The Czech Republic is a net recipient from the EU contributing Kc94bn to the EU budget between 2004 and the first half of 2006 and receiving Kc112.3bn, the Local Development Ministry said at a news conference today referring to data of the Finance Ministry.

“For the time being the surplus is not very big,” Deputy Local Development Minister for European affairs Daniel Tousek said.

In the previous budget period, the Czech Republic ranked among countries with the worst results as regards drawing EU funds. Among the EU newcomers, it occupied the last three positions together with Cyprus and Latvia.

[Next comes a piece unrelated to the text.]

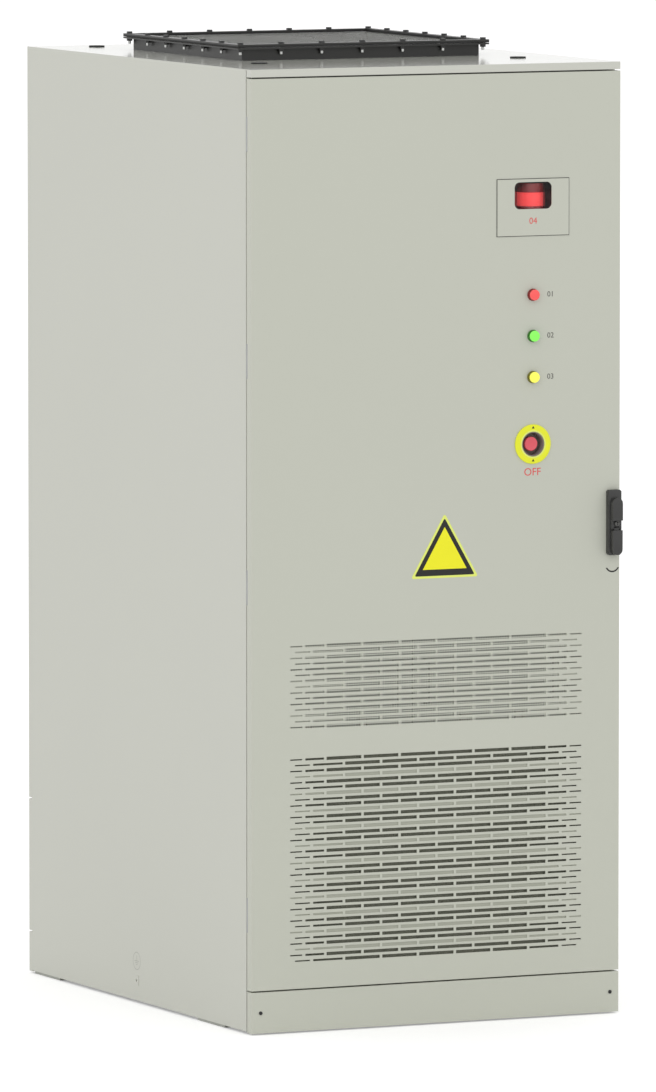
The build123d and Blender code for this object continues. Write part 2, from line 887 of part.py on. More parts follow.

Tousek blamed it on the financing method, with projects financed after their implementation. Such a method is a big burden for public budgets and the private sector, he said.

In the next budget period, emphasis will be laid on continuous financing preventing delays in money transfers.

Expert on structural funds Petr Pazout of Optimus Consult & Invest, however, said that financing projects after their implementation is one of the causes of delay in drawing EU funds in the 2004-2006 budget period. Late calls for participation in some operational programmes or lack of interest in certain measures on the part of end users can be bigger problems, said Pazout.

The Local Development Ministry wants to change management of operational programmes in the next budget period so as to improve drawing money from the EU, said Tousek.

Under the EU rules, the Czech Republic can draw money from the EU also after the expiry of the 2004-2006 budget period.

In 2007 to 2013, the Czech Republic may get Kc700bn from EU funds.